■ **MATERIAL PROVIDED**:
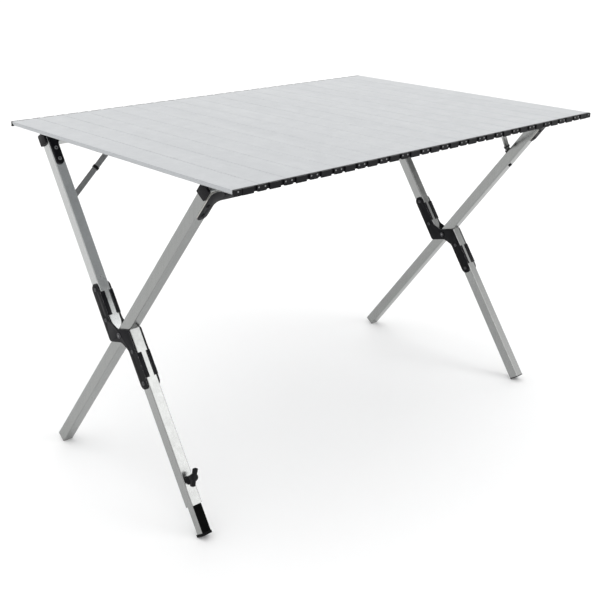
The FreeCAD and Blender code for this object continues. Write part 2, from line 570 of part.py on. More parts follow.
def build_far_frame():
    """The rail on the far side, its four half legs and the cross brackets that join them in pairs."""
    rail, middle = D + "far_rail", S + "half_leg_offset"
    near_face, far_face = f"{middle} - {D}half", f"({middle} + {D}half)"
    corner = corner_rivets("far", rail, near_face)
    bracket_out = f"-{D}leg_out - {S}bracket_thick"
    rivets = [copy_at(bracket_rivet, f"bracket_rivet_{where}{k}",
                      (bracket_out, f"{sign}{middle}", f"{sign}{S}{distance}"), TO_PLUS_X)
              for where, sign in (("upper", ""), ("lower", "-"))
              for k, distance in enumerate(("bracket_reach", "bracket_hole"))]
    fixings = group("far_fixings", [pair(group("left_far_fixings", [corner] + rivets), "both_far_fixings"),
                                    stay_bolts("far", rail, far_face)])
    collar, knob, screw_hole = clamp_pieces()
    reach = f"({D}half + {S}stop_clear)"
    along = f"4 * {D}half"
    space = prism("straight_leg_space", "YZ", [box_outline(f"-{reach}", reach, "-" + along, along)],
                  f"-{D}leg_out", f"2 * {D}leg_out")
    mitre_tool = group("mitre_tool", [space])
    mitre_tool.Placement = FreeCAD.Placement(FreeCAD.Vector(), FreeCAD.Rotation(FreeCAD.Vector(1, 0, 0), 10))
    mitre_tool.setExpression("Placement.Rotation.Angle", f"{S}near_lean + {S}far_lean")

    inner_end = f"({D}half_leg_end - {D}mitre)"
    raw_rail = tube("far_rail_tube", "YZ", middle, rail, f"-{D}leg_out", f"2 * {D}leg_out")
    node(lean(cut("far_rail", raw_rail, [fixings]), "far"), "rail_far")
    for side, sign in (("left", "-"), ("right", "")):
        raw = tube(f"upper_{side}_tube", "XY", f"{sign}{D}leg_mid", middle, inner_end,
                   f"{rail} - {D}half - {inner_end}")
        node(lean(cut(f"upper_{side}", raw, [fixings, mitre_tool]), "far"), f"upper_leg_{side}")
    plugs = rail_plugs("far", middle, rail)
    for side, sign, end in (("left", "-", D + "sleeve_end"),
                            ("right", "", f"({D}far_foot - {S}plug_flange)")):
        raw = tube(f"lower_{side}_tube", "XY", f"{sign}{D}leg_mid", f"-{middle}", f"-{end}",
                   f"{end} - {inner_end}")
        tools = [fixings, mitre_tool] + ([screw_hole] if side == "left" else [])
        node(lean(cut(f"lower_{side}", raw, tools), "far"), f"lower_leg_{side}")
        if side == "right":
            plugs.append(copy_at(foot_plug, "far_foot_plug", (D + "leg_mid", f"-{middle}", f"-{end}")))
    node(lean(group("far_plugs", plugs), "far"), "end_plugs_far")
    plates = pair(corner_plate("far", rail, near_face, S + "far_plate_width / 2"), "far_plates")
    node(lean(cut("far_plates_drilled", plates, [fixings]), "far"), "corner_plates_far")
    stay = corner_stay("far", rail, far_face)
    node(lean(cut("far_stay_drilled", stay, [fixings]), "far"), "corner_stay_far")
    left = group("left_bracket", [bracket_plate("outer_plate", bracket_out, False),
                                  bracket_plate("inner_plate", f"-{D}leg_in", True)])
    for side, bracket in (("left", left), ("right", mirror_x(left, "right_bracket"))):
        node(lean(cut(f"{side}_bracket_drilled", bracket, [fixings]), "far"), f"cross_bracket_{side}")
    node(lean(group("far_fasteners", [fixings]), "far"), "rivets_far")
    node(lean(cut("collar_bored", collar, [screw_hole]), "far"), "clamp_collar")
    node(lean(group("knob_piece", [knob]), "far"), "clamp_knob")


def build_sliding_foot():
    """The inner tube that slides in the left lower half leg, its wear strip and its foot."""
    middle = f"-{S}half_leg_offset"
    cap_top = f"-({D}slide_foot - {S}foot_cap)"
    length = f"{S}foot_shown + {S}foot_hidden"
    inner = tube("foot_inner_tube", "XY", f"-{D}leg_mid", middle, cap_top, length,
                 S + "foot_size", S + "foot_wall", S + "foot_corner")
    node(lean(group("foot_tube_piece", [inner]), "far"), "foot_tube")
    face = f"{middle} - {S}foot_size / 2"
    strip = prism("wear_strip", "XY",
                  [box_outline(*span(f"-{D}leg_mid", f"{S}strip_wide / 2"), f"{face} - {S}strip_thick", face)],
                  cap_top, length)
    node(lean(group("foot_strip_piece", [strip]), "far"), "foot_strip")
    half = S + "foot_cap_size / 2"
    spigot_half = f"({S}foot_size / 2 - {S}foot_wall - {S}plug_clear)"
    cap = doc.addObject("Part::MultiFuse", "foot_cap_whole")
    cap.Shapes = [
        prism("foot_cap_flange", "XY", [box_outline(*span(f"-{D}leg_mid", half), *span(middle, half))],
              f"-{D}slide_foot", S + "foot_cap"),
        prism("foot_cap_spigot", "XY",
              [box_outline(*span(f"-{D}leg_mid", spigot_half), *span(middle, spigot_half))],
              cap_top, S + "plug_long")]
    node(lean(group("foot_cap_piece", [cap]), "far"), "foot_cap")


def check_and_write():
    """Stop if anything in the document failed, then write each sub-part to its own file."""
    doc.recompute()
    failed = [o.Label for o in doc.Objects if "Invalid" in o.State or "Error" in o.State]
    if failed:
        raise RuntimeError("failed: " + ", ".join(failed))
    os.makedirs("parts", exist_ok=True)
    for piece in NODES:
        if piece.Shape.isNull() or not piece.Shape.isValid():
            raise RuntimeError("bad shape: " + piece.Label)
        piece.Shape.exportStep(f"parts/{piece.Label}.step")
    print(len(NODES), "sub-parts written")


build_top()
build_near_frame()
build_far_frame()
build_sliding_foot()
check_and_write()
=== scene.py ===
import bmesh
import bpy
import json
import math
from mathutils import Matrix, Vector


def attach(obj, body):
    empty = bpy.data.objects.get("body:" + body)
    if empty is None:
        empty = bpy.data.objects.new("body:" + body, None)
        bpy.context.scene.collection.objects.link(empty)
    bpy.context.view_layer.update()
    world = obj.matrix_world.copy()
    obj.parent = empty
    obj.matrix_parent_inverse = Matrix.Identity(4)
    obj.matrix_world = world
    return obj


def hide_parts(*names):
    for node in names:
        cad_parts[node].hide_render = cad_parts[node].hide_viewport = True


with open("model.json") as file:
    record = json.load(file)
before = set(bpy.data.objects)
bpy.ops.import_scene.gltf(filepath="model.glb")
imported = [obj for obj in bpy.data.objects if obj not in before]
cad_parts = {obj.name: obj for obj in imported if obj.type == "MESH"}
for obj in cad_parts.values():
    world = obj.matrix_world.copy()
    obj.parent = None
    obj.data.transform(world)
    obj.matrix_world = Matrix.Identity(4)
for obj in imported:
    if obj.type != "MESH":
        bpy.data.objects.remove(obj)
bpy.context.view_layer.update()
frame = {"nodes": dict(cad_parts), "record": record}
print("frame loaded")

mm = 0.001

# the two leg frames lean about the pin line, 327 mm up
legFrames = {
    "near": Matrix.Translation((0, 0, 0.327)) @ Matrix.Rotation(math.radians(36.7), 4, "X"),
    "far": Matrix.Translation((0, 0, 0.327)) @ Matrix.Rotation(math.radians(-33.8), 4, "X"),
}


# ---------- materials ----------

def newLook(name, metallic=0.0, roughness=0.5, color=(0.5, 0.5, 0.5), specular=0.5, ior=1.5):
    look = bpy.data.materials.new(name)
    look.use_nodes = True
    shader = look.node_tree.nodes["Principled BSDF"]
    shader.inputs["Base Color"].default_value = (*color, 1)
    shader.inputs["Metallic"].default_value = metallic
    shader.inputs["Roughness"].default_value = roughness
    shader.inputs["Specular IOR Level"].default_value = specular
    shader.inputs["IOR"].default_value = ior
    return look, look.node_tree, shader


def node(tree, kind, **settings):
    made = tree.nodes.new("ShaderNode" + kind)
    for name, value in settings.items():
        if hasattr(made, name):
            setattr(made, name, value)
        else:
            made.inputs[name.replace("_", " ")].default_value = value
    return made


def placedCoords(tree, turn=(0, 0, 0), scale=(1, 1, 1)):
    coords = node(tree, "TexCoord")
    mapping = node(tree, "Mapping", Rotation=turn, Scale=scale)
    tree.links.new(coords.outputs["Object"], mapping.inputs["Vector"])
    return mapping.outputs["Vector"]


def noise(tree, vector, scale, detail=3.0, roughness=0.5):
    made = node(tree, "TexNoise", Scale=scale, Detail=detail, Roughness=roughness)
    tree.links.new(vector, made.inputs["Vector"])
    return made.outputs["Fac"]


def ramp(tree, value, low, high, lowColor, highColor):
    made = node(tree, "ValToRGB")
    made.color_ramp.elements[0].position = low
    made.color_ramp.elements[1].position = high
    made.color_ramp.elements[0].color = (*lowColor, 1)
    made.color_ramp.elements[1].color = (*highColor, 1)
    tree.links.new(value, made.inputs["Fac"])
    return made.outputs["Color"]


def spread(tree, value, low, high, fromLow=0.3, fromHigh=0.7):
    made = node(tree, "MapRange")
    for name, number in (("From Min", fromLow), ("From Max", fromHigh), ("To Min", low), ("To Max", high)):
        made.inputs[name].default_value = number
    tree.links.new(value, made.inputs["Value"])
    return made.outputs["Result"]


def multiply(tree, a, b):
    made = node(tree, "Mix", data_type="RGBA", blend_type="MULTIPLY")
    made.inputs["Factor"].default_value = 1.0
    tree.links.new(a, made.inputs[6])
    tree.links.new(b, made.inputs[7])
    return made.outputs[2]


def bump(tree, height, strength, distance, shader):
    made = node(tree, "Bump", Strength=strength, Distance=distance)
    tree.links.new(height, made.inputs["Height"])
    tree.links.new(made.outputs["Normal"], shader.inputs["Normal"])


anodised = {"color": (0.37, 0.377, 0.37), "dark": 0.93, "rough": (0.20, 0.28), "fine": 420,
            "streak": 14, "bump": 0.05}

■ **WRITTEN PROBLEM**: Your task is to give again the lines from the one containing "before = set(bpy.data.objects)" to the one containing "# ---------- materials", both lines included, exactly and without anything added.

■ **EXERCISE RESPONSE**:
before = set(bpy.data.objects)
bpy.ops.import_scene.gltf(filepath="model.glb")
imported = [obj for obj in bpy.data.objects if obj not in before]
cad_parts = {obj.name: obj for obj in imported if obj.type == "MESH"}
for obj in cad_parts.values():
    world = obj.matrix_world.copy()
    obj.parent = None
    obj.data.transform(world)
    obj.matrix_world = Matrix.Identity(4)
for obj in imported:
    if obj.type != "MESH":
        bpy.data.objects.remove(obj)
bpy.context.view_layer.update()
frame = {"nodes": dict(cad_parts), "record": record}
print("frame loaded")

mm = 0.001

# the two leg frames lean about the pin line, 327 mm up
legFrames = {
    "near": Matrix.Translation((0, 0, 0.327)) @ Matrix.Rotation(math.radians(36.7), 4, "X"),
    "far": Matrix.Translation((0, 0, 0.327)) @ Matrix.Rotation(math.radians(-33.8), 4, "X"),
}


# ---------- materials ----------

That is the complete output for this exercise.